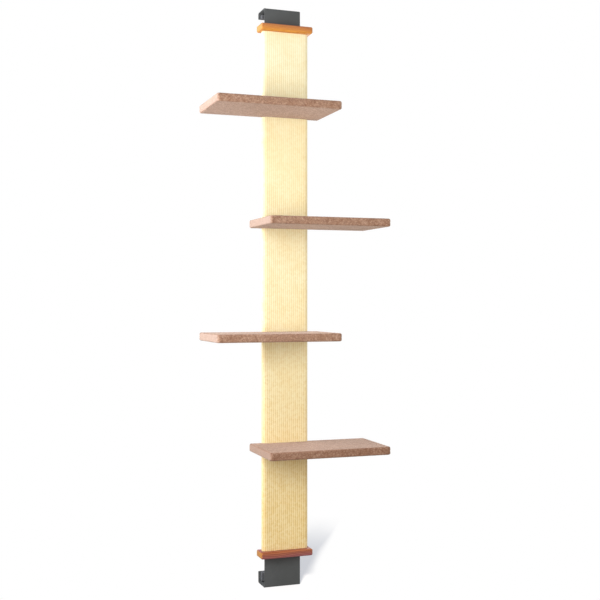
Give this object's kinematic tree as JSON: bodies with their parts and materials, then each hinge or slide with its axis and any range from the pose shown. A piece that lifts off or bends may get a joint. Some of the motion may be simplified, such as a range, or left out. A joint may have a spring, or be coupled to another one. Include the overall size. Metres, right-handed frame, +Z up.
{
  "type": "over-door cat climber",
  "caption": "Tall sisal-covered scratching panel with carpeted shelves on alternate sides, wooden end bars and steel hooks over and under a door; the lower hook slides.",
  "frame": {"origin": "middle of the door's top edge, on the underside of the top hook's plate", "axes": "+X to the right as seen from the room, +Y from the room through the door, +Z up"},
  "size_m": [0.6104, 0.331, 2.037],
  "materials": {
    "stained_wood": "orange-brown stain, satin varnish",
    "bare_wood": "planed pine, unfinished",
    "plywood": "birch plywood, unfinished",
    "sisal": "natural woven sisal",
    "carpet": "short taupe-brown pile",
    "painted_steel": "dark grey powder coat",
    "zinc_steel": "zinc plated",
    "foam": "closed-cell foam"
  },
  "bodies": {
    "climber": {"barrel_nut_1_left": "zinc_steel", "barrel_nut_1_right": "zinc_steel", "barrel_nut_2_left": "zinc_steel", "barrel_nut_2_right": "zinc_steel", "barrel_nut_3_left": "zinc_steel", "barrel_nut_3_right": "zinc_steel", "barrel_nut_4_left": "zinc_steel", "barrel_nut_4_right": "zinc_steel", "board_1": "plywood", "board_2": "plywood", "board_3": "plywood", "board_4": "plywood", "board_5": "plywood", "bottom_bar": "stained_wood", "bottom_bracket_bolt_left": "zinc_steel", "bottom_bracket_bolt_right": "zinc_steel", "bottom_bracket_nut_left": "zinc_steel", "bottom_bracket_nut_right": "zinc_steel", "bottom_cleat": "bare_wood", "door_pad_1": "foam", "door_pad_2": "foam", "door_pad_3": "foam", "door_pad_4": "foam", "shelf_bolt_1_left": "zinc_steel", "shelf_bolt_1_right": "zinc_steel", "shelf_bolt_2_left": "zinc_steel", "shelf_bolt_2_right": "zinc_steel", "shelf_bolt_3_left": "zinc_steel", "shelf_bolt_3_right": "zinc_steel", "shelf_bolt_4_left": "zinc_steel", "shelf_bolt_4_right": "zinc_steel", "shelf_carpet_1": "carpet", "shelf_carpet_2": "carpet", "shelf_carpet_3": "carpet", "shelf_carpet_4": "carpet", "shelf_cleat_1": "bare_wood", "shelf_cleat_2": "bare_wood", "shelf_cleat_3": "bare_wood", "shelf_cleat_4": "bare_wood", "shelf_core_1": "plywood", "shelf_core_2": "plywood", "shelf_core_3": "plywood", "shelf_core_4": "plywood", "sisal_cover_1": "sisal", "sisal_cover_2": "sisal", "sisal_cover_3": "sisal", "sisal_cover_4": "sisal", "sisal_cover_5": "sisal", "top_bar": "stained_wood", "top_bracket": "painted_steel", "top_bracket_bolt_left": "zinc_steel", "top_bracket_bolt_right": "zinc_steel", "top_bracket_nut_left": "zinc_steel", "top_bracket_nut_right": "zinc_steel", "top_cleat": "bare_wood", "top_front_pad": "foam", "top_rear_pad": "foam"},
    "lower_hook": {"bottom_bracket": "painted_steel", "bottom_front_pad": "foam", "bottom_rear_pad": "foam"}
  },
  "joints": [
    {"name": "lower_hook_slide", "type": "slide", "parent": "climber", "child": "lower_hook", "axis": [0, 0, -1], "range_m": [0, 0.06]}
  ]
}
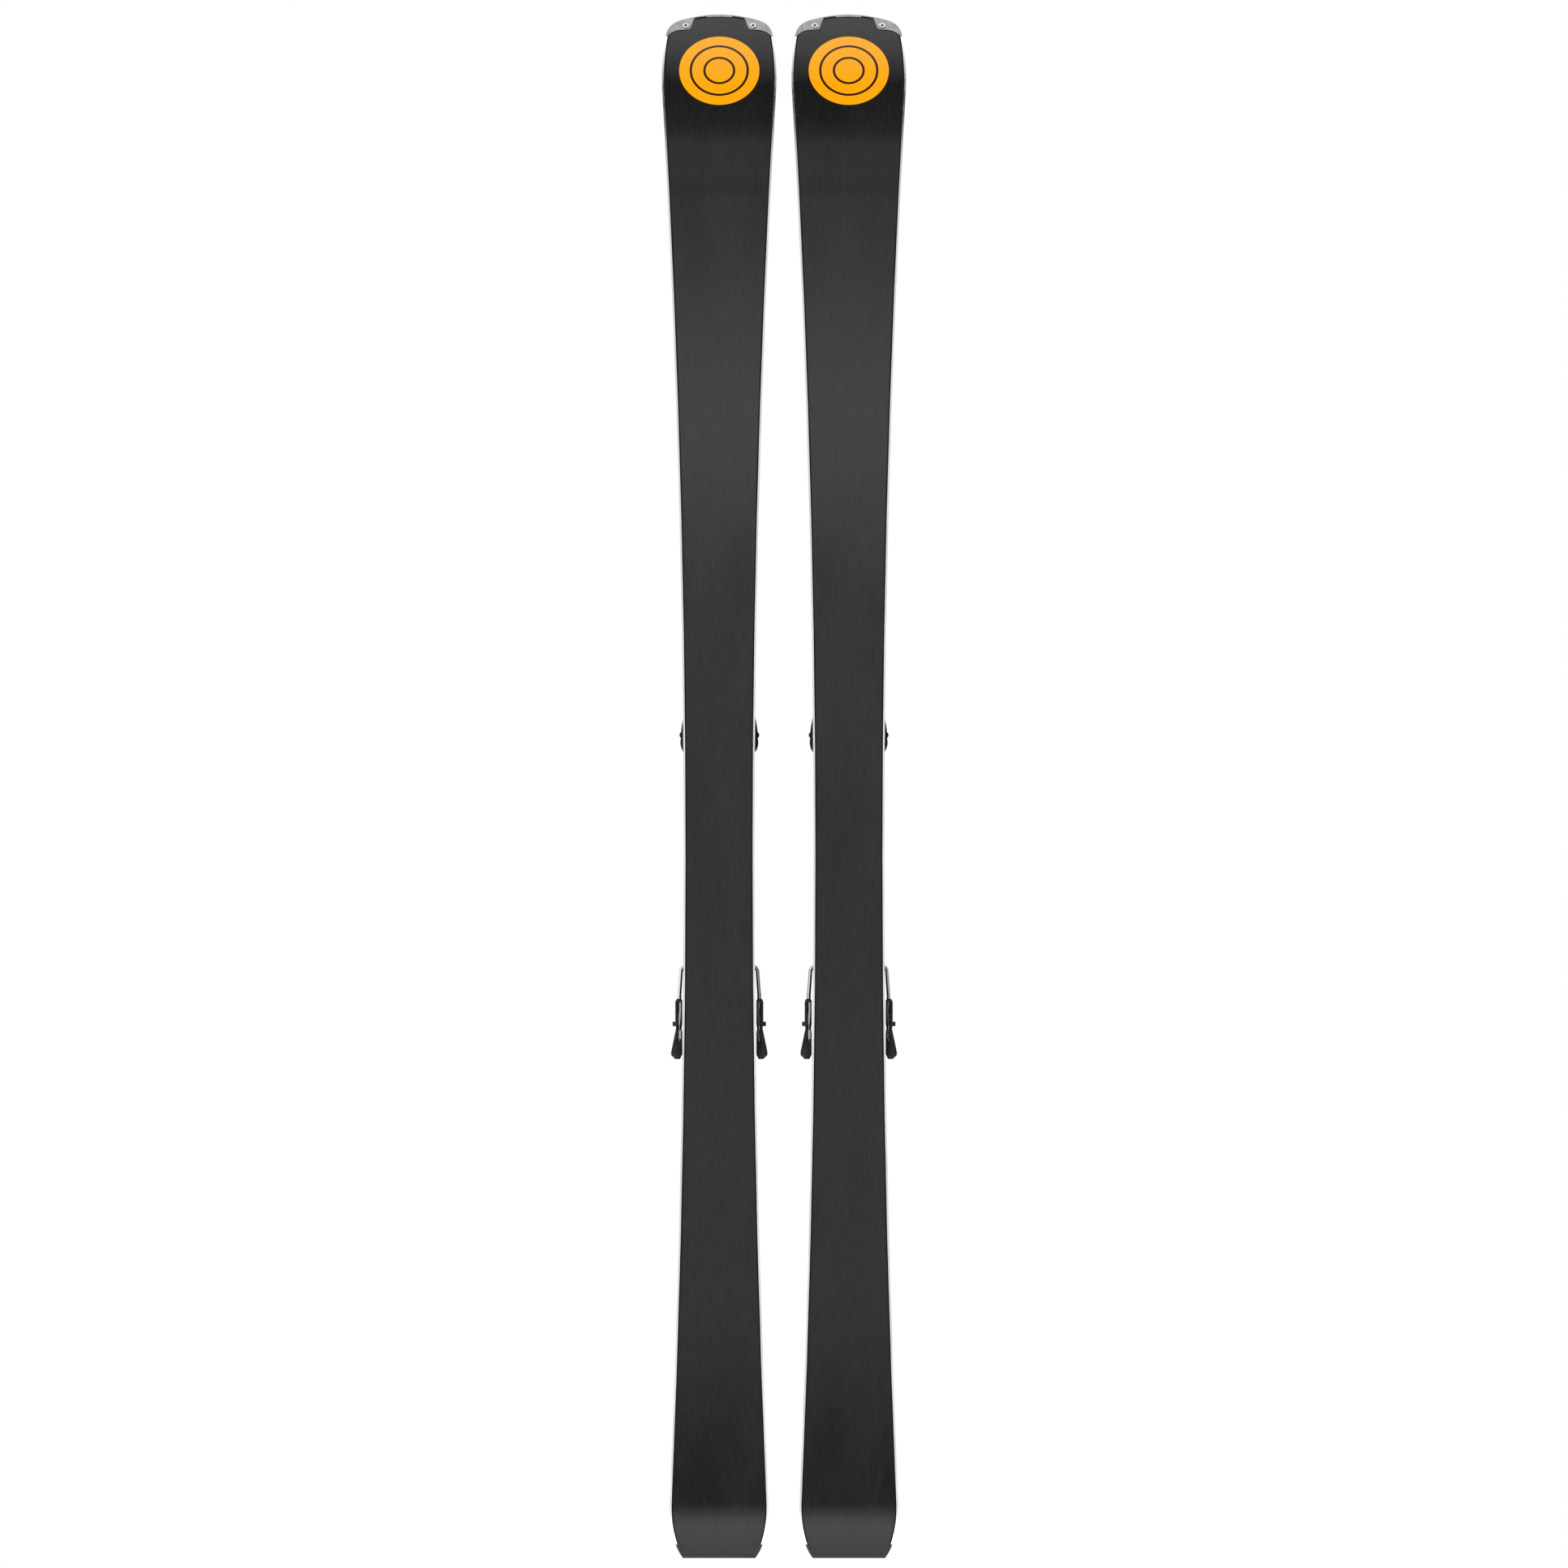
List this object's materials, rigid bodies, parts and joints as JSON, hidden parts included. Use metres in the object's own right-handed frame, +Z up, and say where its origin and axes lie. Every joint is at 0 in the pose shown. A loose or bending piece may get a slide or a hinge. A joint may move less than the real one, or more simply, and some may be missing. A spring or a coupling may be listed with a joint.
{
  "type": "alpine skis with bindings",
  "caption": "Pair of alpine skis lying base down, with step-in toe and heel bindings and swing-down ski brakes.",
  "frame": {"origin": "on the floor between the two skis, midway between tips and tails", "axes": "+Y along the skis to the tips, +Z up from the base to the binding, +X to the skier's right"},
  "size_m": [0.2713, 1.718, 0.101],
  "materials": {
    "base_black": "satin, fine lengthwise stone grind",
    "edge_steel": "ground",
    "laminate_metal": "mill",
    "core_wood": "raw",
    "sidewall_black": "satin",
    "topsheet": "gloss with orange bands",
    "guard_metal": "brushed",
    "screw_steel": "bright",
    "rail_screw_zinc": "zinc plated",
    "guard_black": "satin",
    "rail_black": "satin",
    "binding_black": "fine grain",
    "binding_shell": "satin gloss",
    "pin_steel": "ground",
    "piston_plastic": "smooth",
    "spring_steel": "oiled",
    "pad_plastic": "smooth, low friction",
    "lever_orange": "satin gloss",
    "wire_steel": "bright drawn",
    "brake_black": "fine grain"
  },
  "bodies": {
    "left_ski": {"left_base_sheet": "base_black", "left_steel_edges": "edge_steel", "left_metal_laminates": "laminate_metal", "left_wood_core": "core_wood", "left_sidewalls": "sidewall_black", "left_topsheet": "topsheet", "left_tip_guard": "guard_metal", "left_tip_guard_screws": "screw_steel", "left_tail_guard": "guard_black", "left_binding_rail": "rail_black", "left_rail_screws": "rail_screw_zinc", "left_toe_base": "binding_black", "left_toe_housing": "binding_shell", "left_wing_pins": "pin_steel", "left_toe_piston": "piston_plastic", "left_toe_spring": "spring_steel"},
    "left_wing_inner": {"left_toe_wing_inner": "binding_black"},
    "left_wing_outer": {"left_toe_wing_outer": "binding_black"},
    "left_toe_pad": {"left_toe_pad": "pad_plastic"},
    "left_toe_screw": {"left_toe_release_screw": "screw_steel"},
    "left_carriage": {"left_heel_carriage": "binding_black", "left_heel_pivot_pin": "pin_steel"},
    "left_heel": {"left_heel_housing": "binding_shell", "left_heel_cup": "binding_black", "left_heel_spring": "spring_steel"},
    "left_heel_screw": {"left_heel_release_screw": "screw_steel"},
    "left_lever": {"left_heel_lever": "lever_orange"},
    "left_brake": {"left_brake_wires": "wire_steel", "left_brake_pedal": "brake_black", "left_brake_shoes": "brake_black"},
    "right_ski": {"right_base_sheet": "base_black", "right_steel_edges": "edge_steel", "right_metal_laminates": "laminate_metal", "right_wood_core": "core_wood", "right_sidewalls": "sidewall_black", "right_topsheet": "topsheet", "right_tip_guard": "guard_metal", "right_tip_guard_screws": "screw_steel", "right_tail_guard": "guard_black", "right_binding_rail": "rail_black", "right_rail_screws": "rail_screw_zinc", "right_toe_base": "binding_black", "right_toe_housing": "binding_shell", "right_wing_pins": "pin_steel", "right_toe_piston": "piston_plastic", "right_toe_spring": "spring_steel"},
    "right_wing_inner": {"right_toe_wing_inner": "binding_black"},
    "right_wing_outer": {"right_toe_wing_outer": "binding_black"},
    "right_toe_pad": {"right_toe_pad": "pad_plastic"},
    "right_toe_screw": {"right_toe_release_screw": "screw_steel"},
    "right_carriage": {"right_heel_carriage": "binding_black", "right_heel_pivot_pin": "pin_steel"},
    "right_heel": {"right_heel_housing": "binding_shell", "right_heel_cup": "binding_black", "right_heel_spring": "spring_steel"},
    "right_heel_screw": {"right_heel_release_screw": "screw_steel"},
    "right_lever": {"right_heel_lever": "lever_orange"},
    "right_brake": {"right_brake_wires": "wire_steel", "right_brake_pedal": "brake_black", "right_brake_shoes": "brake_black"}
  },
  "joints": [
    {"name": "left_toe_wing_inner_swing", "type": "hinge", "parent": "left_ski", "child": "left_wing_inner", "pos_m": [-0.05, 0.076, 0.047], "axis": [0, 0, 1], "range_deg": [0, 30], "stiffness_Nm_per_rad": 60},
    {"name": "left_toe_wing_outer_swing", "type": "hinge", "parent": "left_ski", "child": "left_wing_outer", "pos_m": [-0.094, 0.076, 0.047], "axis": [0, 0, -1], "range_deg": [0, 30], "stiffness_Nm_per_rad": 60},
    {"name": "left_toe_pad_slide", "type": "slide", "parent": "left_ski", "child": "left_toe_pad", "axis": [1, 0, 0], "range_m": [-0.008, 0.008]},
    {"name": "left_toe_screw_turn", "type": "hinge", "parent": "left_ski", "child": "left_toe_screw", "pos_m": [-0.072, 0.14, 0.046], "axis": [0, 1, 0], "range_deg": [-720, 720]},
    {"name": "left_carriage_slide", "type": "slide", "parent": "left_ski", "child": "left_carriage", "axis": [0, 1, 0], "range_m": [-0.02, 0.02]},
    {"name": "left_heel_swing", "type": "hinge", "parent": "left_carriage", "child": "left_heel", "pos_m": [-0.072, -0.312, 0.042], "axis": [1, 0, 0], "range_deg": [0, 35]},
    {"name": "left_heel_screw_turn", "type": "hinge", "parent": "left_heel", "child": "left_heel_screw", "pos_m": [-0.072, -0.338, 0.06], "axis": [0, 1, 0], "range_deg": [-720, 720]},
    {"name": "left_heel_lever_tip", "type": "hinge", "parent": "left_heel", "child": "left_lever", "pos_m": [-0.072, -0.3, 0.088], "axis": [1, 0, 0], "range_deg": [0, 17.5]},
    {"name": "left_brake_swing", "type": "hinge", "parent": "left_carriage", "child": "left_brake", "pos_m": [-0.072, -0.203, 0.035], "axis": [1, 0, 0], "range_deg": [0, 52]},
    {"name": "right_toe_wing_inner_swing", "type": "hinge", "parent": "right_ski", "child": "right_wing_inner", "pos_m": [0.05, 0.076, 0.047], "axis": [0, 0, -1], "range_deg": [0, 30], "stiffness_Nm_per_rad": 60},
    {"name": "right_toe_wing_outer_swing", "type": "hinge", "parent": "right_ski", "child": "right_wing_outer", "pos_m": [0.094, 0.076, 0.047], "axis": [0, 0, 1], "range_deg": [0, 30], "stiffness_Nm_per_rad": 60},
    {"name": "right_toe_pad_slide", "type": "slide", "parent": "right_ski", "child": "right_toe_pad", "axis": [1, 0, 0], "range_m": [-0.008, 0.008]},
    {"name": "right_toe_screw_turn", "type": "hinge", "parent": "right_ski", "child": "right_toe_screw", "pos_m": [0.072, 0.14, 0.046], "axis": [0, 1, 0], "range_deg": [-720, 720]},
    {"name": "right_carriage_slide", "type": "slide", "parent": "right_ski", "child": "right_carriage", "axis": [0, 1, 0], "range_m": [-0.02, 0.02]},
    {"name": "right_heel_swing", "type": "hinge", "parent": "right_carriage", "child": "right_heel", "pos_m": [0.072, -0.312, 0.042], "axis": [1, 0, 0], "range_deg": [0, 35]},
    {"name": "right_heel_screw_turn", "type": "hinge", "parent": "right_heel", "child": "right_heel_screw", "pos_m": [0.072, -0.338, 0.06], "axis": [0, 1, 0], "range_deg": [-720, 720]},
    {"name": "right_heel_lever_tip", "type": "hinge", "parent": "right_heel", "child": "right_lever", "pos_m": [0.072, -0.3, 0.088], "axis": [1, 0, 0], "range_deg": [0, 17.5]},
    {"name": "right_brake_swing", "type": "hinge", "parent": "right_carriage", "child": "right_brake", "pos_m": [0.072, -0.203, 0.035], "axis": [1, 0, 0], "range_deg": [0, 52]},
    {"name": "pair_apart", "type": "slide", "parent": "left_ski", "child": "right_ski", "axis": [1, 0, 0], "range_m": [0, 0.25]}
  ],
  "couplings": [
    {"joint": "left_heel_lever_tip", "follows": "left_heel_swing", "ratio": 0.5},
    {"joint": "right_heel_lever_tip", "follows": "right_heel_swing", "ratio": 0.5}
  ]
}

◆ ◆ ◆ ◆ ◆

GIVEN INSTRUCTION: Check every line of the data, and copy the ones that contain "frame".

COMPLETE OUTPUT:
Give this object's kinematic tree as JSON: bodies with their parts and materials, then each hinge or slide with its axis and any range from the pose shown. A piece that lifts off or bends may get a joint. Some of the motion may be simplified, such as a range, or left out. A joint may have a spring, or be coupled to another one. Include the overall size. Metres, right-handed frame, +Z up.
  "frame": {"origin": "middle of the door's top edge, on the underside of the top hook's plate", "axes": "+X to the right as seen from the room, +Y from the room through the door, +Z up"},
List this object's materials, rigid bodies, parts and joints as JSON, hidden parts included. Use metres in the object's own right-handed frame, +Z up, and say where its origin and axes lie. Every joint is at 0 in the pose shown. A loose or bending piece may get a slide or a hinge. A joint may move less than the real one, or more simply, and some may be missing. A spring or a coupling may be listed with a joint.
  "frame": {"origin": "on the floor between the two skis, midway between tips and tails", "axes": "+Y along the skis to the tips, +Z up from the base to the binding, +X to the skier's right"},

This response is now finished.